First take, to throw away

It’s rare for the first take or “one take” of a video to reach the quality you are hoping for. Rather, plan on throwing the first one away. Set things up as best you can, and then carry on through even if you make mistakes. Since you are planning to throw it away, don’t aim for perfection. Don’t stop for mistakes, practice flowing through your content.

(For an internal-use-only video, the first take is often good enough to be the final take.  Many of my videos for internal use at first takes.)

Watch your first take with a critical eye. Think of yourself as a member of your audience with other distractions just a click away. Edit or make notes in your outline about things to do better to reach your audience quickly and keep them.

Depending on the importance of your video, you may need several draft recordings, or better yet send a draft to a colleague for review and feedback. This is not a time for ego, this is a time for intentional improvement.

The real recording

After one or more drafts, it’s time for the real recording. Double check your video and audio setup, ensure you will be undisturbed for the length of the recording, relax, and record.

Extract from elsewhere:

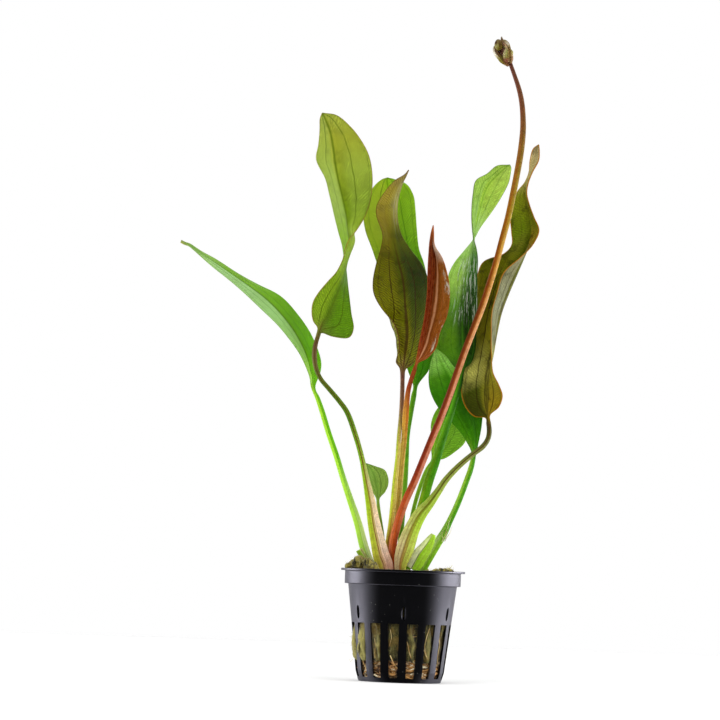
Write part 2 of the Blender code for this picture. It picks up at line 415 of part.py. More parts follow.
def curved_half(start, end, bulge, along, t):
    """Point at t on the curve between two edges of a half blade."""
    normal = unit(np.cross(end - start, along))
    control = (start + end) / 2 + normal * bulge * 2
    return start * (1 - t) ** 2 + control * 2 * t * (1 - t) + end * t * t


def sheet(rows, half):
    """Grid of points on the middle surface of a strip, half steps on each side of the midrib."""
    across = [-cos(pi * j / (2 * half)) for j in range(2 * half + 1)]
    alongs = np.gradient(rows[:, 3:6], axis=0)
    grid = []
    for row, along in zip(rows, alongs):
        left, middle, right, (_, left_bulge, right_bulge) = row[0:3], row[3:6], row[6:9], row[9:12]
        line = [curved_half(left, middle, left_bulge, along, 1 + u) if u <= 0 else
                curved_half(middle, right, right_bulge, along, u) for u in across]
        grid.append(line)
    return np.array(grid), across


def skin(name, rows, key, half=RING_HALF):
    """Closed skin round a strip: rings of an upper and a lower side that meet at the edges."""
    grid, across = sheet(rows, half)
    normals = np.cross(np.gradient(grid, axis=1), np.gradient(grid, axis=0))
    normals /= np.linalg.norm(normals, axis=2)[:, :, None]
    rise = np.array([sqrt(max(0.0, 1 - u * u)) for u in across]) / 2
    lift = normals * (rise[None, :] * rows[:, 9][:, None])[:, :, None]
    upper, lower = grid + lift, grid - lift
    count = len(across)
    ring = 2 * count - 2
    points = []
    for up, low in zip(upper, lower):
        points.extend(up)
        points.extend(low[count - 2:0:-1])
    faces = []
    for i in range(len(rows) - 1):
        for j in range(ring):
            k = (j + 1) % ring
            faces.append((i * ring + j, i * ring + k, (i + 1) * ring + k, (i + 1) * ring + j))
    for start, row in ((0, rows[0]), ((len(rows) - 1) * ring, rows[-1])):
        points.append(row[3:6])
        faces.extend((start + j, start + (j + 1) % ring, len(points) - 1) for j in range(ring))
    return add_solid(name, points, faces, key)


def turned(name, profile, segments, key, smooth=True):
    """Solid of revolution from an outline of (radius, height) that starts and ends on the axis."""
    points = [(0, 0, profile[0][1])]
    for radius, z in profile[1:-1]:
        points.extend((radius * cos(2 * pi * j / segments), radius * sin(2 * pi * j / segments), z)
                      for j in range(segments))
    points.append((0, 0, profile[-1][1]))
    faces = []
    last = len(profile) - 3
    for j in range(segments):
        k = (j + 1) % segments
        faces.append((0, 1 + k, 1 + j))
        faces.append((len(points) - 1, 1 + last * segments + j, 1 + last * segments + k))
        for i in range(last):
            base, above = 1 + i * segments, 1 + (i + 1) * segments
            faces.append((base + j, base + k, above + k, above + j))
    return add_solid(name, points, faces, key, smooth)


def outer_radius(z):
    """Radius of the pot's tapering wall."""
    if z <= BODY_LOW:
        return FOOT_RADIUS + (BODY_LOW_RADIUS - FOOT_RADIUS) * z / BODY_LOW
    if z <= SLOT_TOP:
        return BODY_LOW_RADIUS + (SLOT_TOP_RADIUS - BODY_LOW_RADIUS) * (z - BODY_LOW) / (SLOT_TOP - BODY_LOW)
    return SLOT_TOP_RADIUS + (BODY_TOP_RADIUS - SLOT_TOP_RADIUS) * (z - SLOT_TOP) / (COLLAR_FOOT - SLOT_TOP)


def inner_radius(z):
    if z > COLLAR_FOOT + WALL:
        return COLLAR_RADIUS - WALL
    return outer_radius(min(z, COLLAR_FOOT)) - WALL


def pot_outline():
    collar_top = POT_HEIGHT - FLANGE_THICK
    ledge = COLLAR_FOOT + WALL
    return [(0, 0), (FOOT_RADIUS, 0), (outer_radius(BODY_LOW), BODY_LOW), (outer_radius(SLOT_TOP), SLOT_TOP),
            (BODY_TOP_RADIUS, COLLAR_FOOT), (COLLAR_RADIUS, COLLAR_FOOT), (COLLAR_RADIUS, collar_top),
            (FLANGE_RADIUS, collar_top), (FLANGE_RADIUS, POT_HEIGHT), (COLLAR_RADIUS - WALL, POT_HEIGHT),
            (COLLAR_RADIUS - WALL, ledge), (inner_radius(COLLAR_FOOT), ledge),
            (inner_radius(SLOT_TOP), SLOT_TOP), (inner_radius(BODY_LOW), BODY_LOW),
            (inner_radius(FLOOR_THICK), FLOOR_THICK), (0, FLOOR_THICK)]


def prism(points, faces, outline, angle, start, end):
    """Add a prism that runs outward from radius start to end, its (side, z) outline upright."""
    c, s = cos(angle), sin(angle)
    first = len(points)
    for radius in (start, end):
        points.extend((radius * c - side * s, radius * s + side * c, z) for side, z in outline)
    n = len(outline)
    faces.append(tuple(first + j for j in range(n)))
    faces.append(tuple(first + n + j for j in reversed(range(n))))
    for j in range(n):
        k = (j + 1) % n
        faces.append((first + k, first + j, first + n + j, first + n + k))


def pot_openings():
    """One cutter for the slots, the slits above them and the holes in the floor."""
    points, faces = [], []
    slot = [(-SLOT_HALF_FOOT, SLOT_FOOT), (SLOT_HALF_FOOT, SLOT_FOOT),
            (SLOT_HALF_TOP, SLOT_TOP), (-SLOT_HALF_TOP, SLOT_TOP)]
    middle = (SLIT_FOOT + SLIT_TOP) / 2
    slit = [(0, SLIT_FOOT), (SLIT_HALF, middle - 1.5), (SLIT_HALF, middle + 1.5), (0, SLIT_TOP),
            (-SLIT_HALF, middle + 1.5), (-SLIT_HALF, middle - 1.5)]
    hole = [(-FLOOR_HOLE_HALF, -1), (FLOOR_HOLE_HALF, -1), (FLOOR_HOLE_HALF, 2), (-FLOOR_HOLE_HALF, 2)]
    for i in range(SLOTS):
        prism(points, faces, slot, slot_angle(i), FOOT_RADIUS - 4, FLANGE_RADIUS)
    for i in range(SLITS):
        prism(points, faces, slit, radians(FIRST_RIB_ANGLE + 360 * i / SLITS), FOOT_RADIUS, FLANGE_RADIUS)
    for i in range(FLOOR_HOLES):
        prism(points, faces, hole, 2 * pi * i / FLOOR_HOLES, FLOOR_HOLE_IN, FLOOR_HOLE_OUT - 1.5)
    cutter = add_solid("pot_openings", points, faces, "pot", smooth=False)
    cutter.hide_render = True
    cutter.display_type = "WIRE"
    return cutter


def slot_angle(i):
    return radians(FIRST_RIB_ANGLE + 360 * (i + 0.5) / SLOTS)


def make_pot():
    pot = turned("net_pot", pot_outline(), POT_SEGMENTS, "pot")
    cut = pot.modifiers.new("openings", "BOOLEAN")
    cut.operation = "DIFFERENCE"
    cut.object = pot_openings()


def plug_top(x, y):
    """Height of the plug's torn top: a shallow dish for the crown, with lumps round it."""
    r = sqrt(x * x + y * y)
    t = min(1.0, max(0.0, (r - DISH_RADIUS) / 2.5))
    height = PLUG_DISH + (PLUG_TOP - PLUG_DISH) * t * t * (3 - 2 * t)
    return height + max(rise * np.exp(-(((x - cx) ** 2 + (y - cy) ** 2) / size ** 2) ** 2)
                        for cx, cy, size, rise in LUMPS)


def plug_columns():
    """Angles of the plug's columns, and how much each swells into a slot on the bulged side."""
    half_slot = 5.2
    columns = []
    for i in range(SLOTS):
        middle = FIRST_RIB_ANGLE + 360 * (i + 0.5) / SLOTS
        swell = PLUG_BULGE if i in BULGED_SLOTS else 0.0
        columns += [(middle - 180 / SLOTS, 0.0), (middle - half_slot, 0.0), (middle, swell),
                    (middle + half_slot, 0.0)]
    return [(radians(a), swell) for a, swell in columns]


def make_plug():
    ledge = COLLAR_FOOT + WALL + GAP
    sides = [(PLUG_FOOT, 0), (13, 0.7), (19, 1), (24, 0.3), (26.5, 0), (PLUG_TOP - 0.4, 0)]
    walls = [(z, inner_radius(z) - GAP, share) for z, share in sides]
    walls[-1:-1] = [(ledge, inner_radius(COLLAR_FOOT) - GAP, 0),
                    (ledge + 0.05, COLLAR_RADIUS - WALL - GAP, 0)]
    inner = [24.0, 22.0, 19.8, 17.6, 15.5, 9.0]
    columns = plug_columns()
    n = len(columns)
    points = [(0, 0, PLUG_FOOT)]
    for z, radius, share in walls:
        points.extend(((radius + swell * share) * cos(angle), (radius + swell * share) * sin(angle), z)
                      for angle, swell in columns)
    for r in inner:
        points.extend((r * cos(a), r * sin(a), plug_top(r * cos(a), r * sin(a))) for a, _ in columns)
    points.append((0, 0, plug_top(0, 0)))
    rings = len(walls) + len(inner)
    faces = []
    for j in range(n):
        k = (j + 1) % n
        faces.append((0, 1 + k, 1 + j))
        faces.append((len(points) - 1, 1 + (rings - 1) * n + j, 1 + (rings - 1) * n + k))
        for i in range(rings - 1):
            base, above = 1 + i * n, 1 + (i + 1) * n
            faces.append((base + j, base + k, above + k, above + j))
    add_solid("rockwool_plug", points, faces, "rockwool")


def make_roots():
    middle = (ROOT_FOOT + ROOT_TOP) / 2
    outline = [(0, ROOT_FOOT), (inner_radius(ROOT_FOOT) - 1.2, ROOT_FOOT),
               (inner_radius(middle) - 0.6, middle), (inner_radius(ROOT_TOP) - 1.0, ROOT_TOP),
               (0, ROOT_TOP)]
    turned("root_mat", outline, 32, "roots")


def make_crown():
    """Low oval dome that the leaf stalks stand on."""
    segments = 24
    levels = [(1.0, 0.0), (0.97, 0.5), (0.75, 0.85), (0.4, 1.0)]
    points = [(CROWN_CENTRE[0], CROWN_CENTRE[1], CROWN_FOOT)]
    for share, height in levels:
        z = CROWN_FOOT + (CROWN_TOP - CROWN_FOOT) * height
        for j in range(segments):
            a = 2 * pi * j / segments
            points.append((CROWN_CENTRE[0] + CROWN_RADII[0] * share * cos(a),
                           CROWN_CENTRE[1] + CROWN_RADII[1] * share * sin(a), z))
    points.append((CROWN_CENTRE[0], CROWN_CENTRE[1], CROWN_TOP))
    faces = []
    last = len(levels) - 1
    for j in range(segments):
        k = (j + 1) % segments
        faces.append((0, 1 + k, 1 + j))
        faces.append((len(points) - 1, 1 + last * segments + j, 1 + last * segments + k))
        for i in range(last):
            base, above = 1 + i * segments, 1 + (i + 1) * segments
            faces.append((base + j, base + k, above + k, above + j))
    add_solid("crown", points, faces, "crown")


def make_leaves():
    for name, leaf in LEAVES.items():
        rows = np.array(stalk_rows(leaf["stalk"]) + blade_rows(leaf))
        if len(leaf["blade"]) < FEW_BLADE_ROWS:
            rows = smooth_rows(rows, len(leaf["stalk"]) - 1)
        skin(name, rows, leaf["colour"])


def make_stems():
    for name, (key, stalk) in STEMS.items():
        skin(name, np.array(stalk_rows(stalk)), key)


def bract_point(share, radius, angle):
    """Point beside the bud's axis."""
    foot, head = seen(*BUD_FOOT), seen(*BUD_HEAD)
    axis = unit(head - foot)
    side = unit(np.cross(axis, (0.0, 1.0, 0.0)))
    back = np.cross(side, axis)
    return foot + (head - foot) * share + (side * cos(angle) + back * sin(angle)) * radius


def make_bracts():
    """Bracts in a ring round the bud, each a curved scale with a pointed tip."""
    half = radians(BRACT_HALF_ANGLE)
    for i in range(BRACTS):
        middle = 2 * pi * (i + 0.25) / BRACTS
        rows = []
        for share, radius, fill in BRACT_ROWS:
            edges = [bract_point(share, radius, middle + half * fill * turn) for turn in (-1, 0, 1)]
            sag = radius * (1 - cos(half * fill / 2))
            rows.append(np.concatenate([*edges, [BRACT_THICK, sag, sag]]))
        tip_share, tip_radius = BRACT_TIP
        edges = [bract_point(tip_share, tip_radius, middle + turn * 0.1) for turn in (-1, 0, 1)]
        rows.append(np.concatenate([*edges, [BRACT_THICK * 0.7, 0, 0]]))
        skin(f"bud_bract_{i + 1}", np.array(rows), "bract")


def main():
    clear_scene()
    make_pot()
    make_plug()
    make_roots()
    make_crown()
    make_leaves()
    make_stems()
    make_bracts()


main()
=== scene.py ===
"""Potted echinodorus: detailed surfaces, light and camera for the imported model.

Lengths in the tables are millimetres, in the frame of the model: the origin is the middle of the
pot's foot, +Z up, the front faces -Y. Leaves are given by how they show from the front: x and z on
the upright plane through the pot's axis, and the depth behind it along the line of sight.
"""
import json
from math import atan2, cos, hypot, pi, radians, sin

import bmesh
import bpy
import numpy as np
from bpy.props import FloatProperty, FloatVectorProperty, IntProperty, PointerProperty
from mathutils import Matrix, Vector, noise

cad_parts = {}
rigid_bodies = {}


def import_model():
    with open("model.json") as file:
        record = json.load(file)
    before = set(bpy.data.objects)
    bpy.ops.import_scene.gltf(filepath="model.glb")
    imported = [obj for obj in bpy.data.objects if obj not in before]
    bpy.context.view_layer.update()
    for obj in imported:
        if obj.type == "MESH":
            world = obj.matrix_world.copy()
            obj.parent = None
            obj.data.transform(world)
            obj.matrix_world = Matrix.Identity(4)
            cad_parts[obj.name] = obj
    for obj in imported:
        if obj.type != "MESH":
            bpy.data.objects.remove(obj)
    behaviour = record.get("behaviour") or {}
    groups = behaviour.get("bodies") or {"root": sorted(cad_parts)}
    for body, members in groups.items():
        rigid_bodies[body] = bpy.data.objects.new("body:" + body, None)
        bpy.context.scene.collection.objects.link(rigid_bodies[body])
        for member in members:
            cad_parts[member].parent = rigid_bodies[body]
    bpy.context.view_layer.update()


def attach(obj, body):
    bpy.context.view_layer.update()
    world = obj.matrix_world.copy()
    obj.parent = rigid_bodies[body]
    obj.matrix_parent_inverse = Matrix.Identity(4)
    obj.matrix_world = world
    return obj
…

If your video includes a demo of a computer operation that takes a while to run (developers: npm install), you’ll want to speed up (or even cut out) that portion during editing. Remain totally quiet during this portion – this will make it easy for the editor (you or otherwise) to see the portion, because the graphical representation of the audio will be a flat line.

Video editing

Do only as much video editing as necessary – if your video is short and your outline is good, this might be no editing. Most of the time I get by with minor edits: remove a short critical mistake, blur out a bit of private information, trim excess video at the start and end, add titles, etc.

A short video is often more effective than a long video. For a longer or more detailed topic, multiple short videos are often better than one long video. Conveniently, with short videos it is easier to re-record than edit, and I recommend that as your primary technique. If you have a 20 minute topic, consider recording in four sections of about five minutes, then your editing will just involve appending them together with a brief title between. Getting a clean good video take of 20 minutes straight is nearly impossible.

I recommend against delegating to a human video editor except for higher-stakes cases. Adding a human back-and-forth cycle to the editing process tremendously slows your iteration and learning, and adds to the cost and other overhead for producing short impactful videos. There is plenty of more complex video work out there, to keep human video editors very busy forever. Don’t bother them with something you could fix by doing another more careful take.

Create, reuse, and improve your checklist

You are smart, and you’re good at remembering things, right? Surely you don’t need to use a checklist. Those are for other people, less smart people.

Lots of people doing far more important things in recording a video, use a checklist. Surgeons. Pilots. Astronauts.

Therefore: each time you’re working on a piece of content, use a checklist. The first time you start, it will be empty; at each step to it. Then each time you go through your process, also improve the checklist. Include every task or setting that must be done or verified. Everything for audio, everything for video, everything for room set up. Everything for the content. Even checking that your attire is appropriate for the task at hand. Put everything on the list, and work the list.

99% of people reading this will still refuse to use a checklist; but those that do will probably be the most effective at producing the best content with the fewest tries.

Humility

Watching yourself on video and audio and then iterating to make it better is a fast and effective way to see and rate your own foibles. It can be shocking the first few times. This is normal.

Stick with it. Your first 500 hours on video aren’t going to be very good; people you watch on television have countless thousands of hours of experience before you ever see them, in which they develop a smooth and polished way of presenting themselves with few retakes.